For a sound analogy between conditions in a world union today and the United States , one must imagine that at least as powerful a state as New York is governed as absolutely by a dictator as Russia is by Stalin. One must imagine rigid control of the New York press and radio, with rigid censor- ship of news from and to the rest of the United States . One must imagine also a ruthless, omnipresent secret police, spying on and clapping into its numerous concentration. camps all New Yorkers who oppose the dictatorship. The same police would, of course, be spying on the few people from the rest of the United States whom it allowed to enter New York , and tightly limiting their movements.

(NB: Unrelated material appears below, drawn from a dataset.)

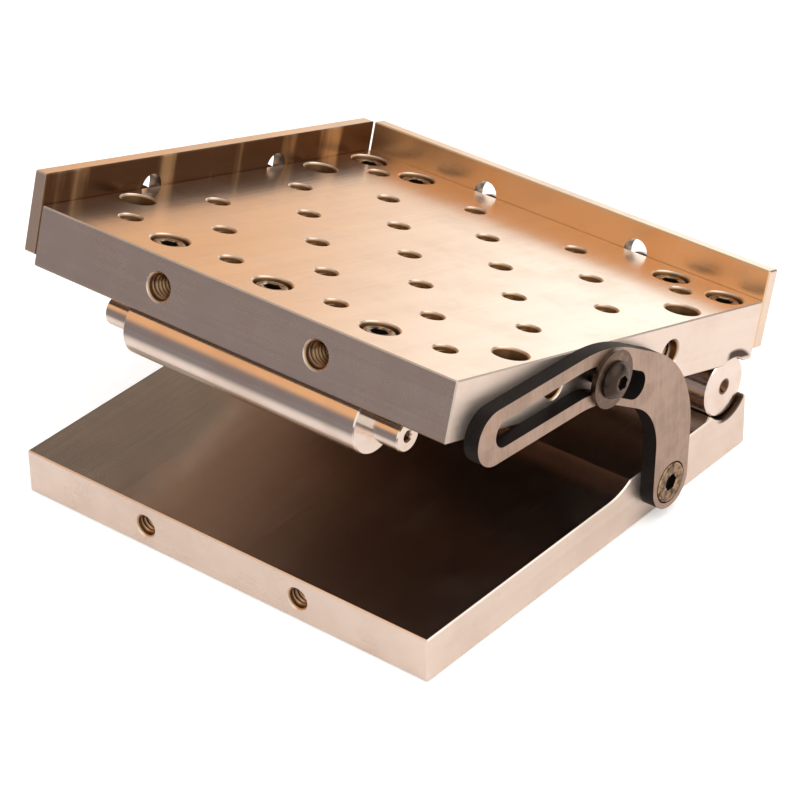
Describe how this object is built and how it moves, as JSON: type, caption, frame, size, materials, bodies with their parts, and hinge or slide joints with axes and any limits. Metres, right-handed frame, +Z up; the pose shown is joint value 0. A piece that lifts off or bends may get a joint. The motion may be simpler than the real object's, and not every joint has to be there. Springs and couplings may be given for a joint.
{
  "type": "sine plate",
  "caption": "Steel sine plate: a drilled top plate hinged to a base, with a sine roll, a slotted lock arm and adjustable side and end rails.",
  "frame": {"origin": "middle of the base plate underside", "axes": "+Z up, +X from the sine roll end to the hinge end, -Y towards the side with the lock arm"},
  "size_m": [0.1697, 0.1738, 0.0986],
  "materials": {
    "ground_steel": "surface ground",
    "lapped_steel": "fine ground",
    "black_screw": "black oxide",
    "washer_steel": "satin",
    "blackened_steel": "black oxide with a ground face"
  },
  "bodies": {
    "base": {"base_plate": "ground_steel", "hinge_roll_centre": "lapped_steel", "hinge_pin": "lapped_steel", "hinge_foot_screws": "black_screw", "arm_pivot_screw": "black_screw"},
    "top": {"top_plate": "ground_steel", "sine_roll": "lapped_steel", "sine_roll_screws": "black_screw", "hinge_roll_near": "lapped_steel", "hinge_roll_far": "lapped_steel", "hinge_roll_screws": "black_screw", "side_rail_screws": "black_screw", "side_rail_washers": "washer_steel", "end_rail_screws": "black_screw", "end_rail_washers": "washer_steel", "lock_washer": "washer_steel"},
    "side_rail": {"side_rail": "ground_steel"},
    "end_rail": {"end_rail": "ground_steel"},
    "arm": {"lock_arm": "blackened_steel"},
    "lock": {"lock_screw": "black_screw"}
  },
  "joints": [
    {"name": "plate_tilt", "type": "hinge", "parent": "base", "child": "top", "pos_m": [0.06548, 0, 0.02353], "axis": [0, 1, 0], "range_deg": [-17.15, 27.7]},
    {"name": "arm_swing", "type": "hinge", "parent": "base", "child": "arm", "pos_m": [0.0304, -0.075, 0.0111], "axis": [0, 1, 0], "range_deg": [-25.57, 41.29]},
    {"name": "side_rail_slide", "type": "slide", "parent": "top", "child": "side_rail", "axis": [0.2974, 0, 0.9548], "range_m": [-0.0088, 0]},
    {"name": "end_rail_slide", "type": "slide", "parent": "top", "child": "end_rail", "axis": [0.2974, 0, 0.9548], "range_m": [-0.0088, 0]},
    {"name": "lock_screw_turn", "type": "hinge", "parent": "top", "child": "lock", "pos_m": [-0.00043, -0.075, 0.06236], "axis": [0, -1, 0], "range_deg": [0, 180]}
  ],
  "couplings": [
    {"joint": "arm_swing", "follows": "plate_tilt", "ratio": 1.49}
  ]
}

New Yorkers-except for a few trusties of the dictator- would not be allowed to travel in Pennsylvania , Massachusetts , or other states. New Yorkers could vote only for the dictator's nominees for U .S. President, Congress, and all other offices; and all of New York 's votes in Congress would be cast as the dictator directed. This paints only a feeble picture of what an attempt to federate real dictatorship with the Atlantic democracies would mean. But it should suffice to show the absurdity of the plans for a union of such conflicting systems.
For the same reasons that the Philadelphia Convention thought a guarantee of free representative government necessary, so must we consider free representative government necessary in each member nation of any international union we enter. It is, in fact, even more imperative that a world union insist on free representative government in its members. For if tyranny should ever spread from one member nation to cover all the world union, then freedom would probably be lost to the world for many generations, and perhaps even for all time.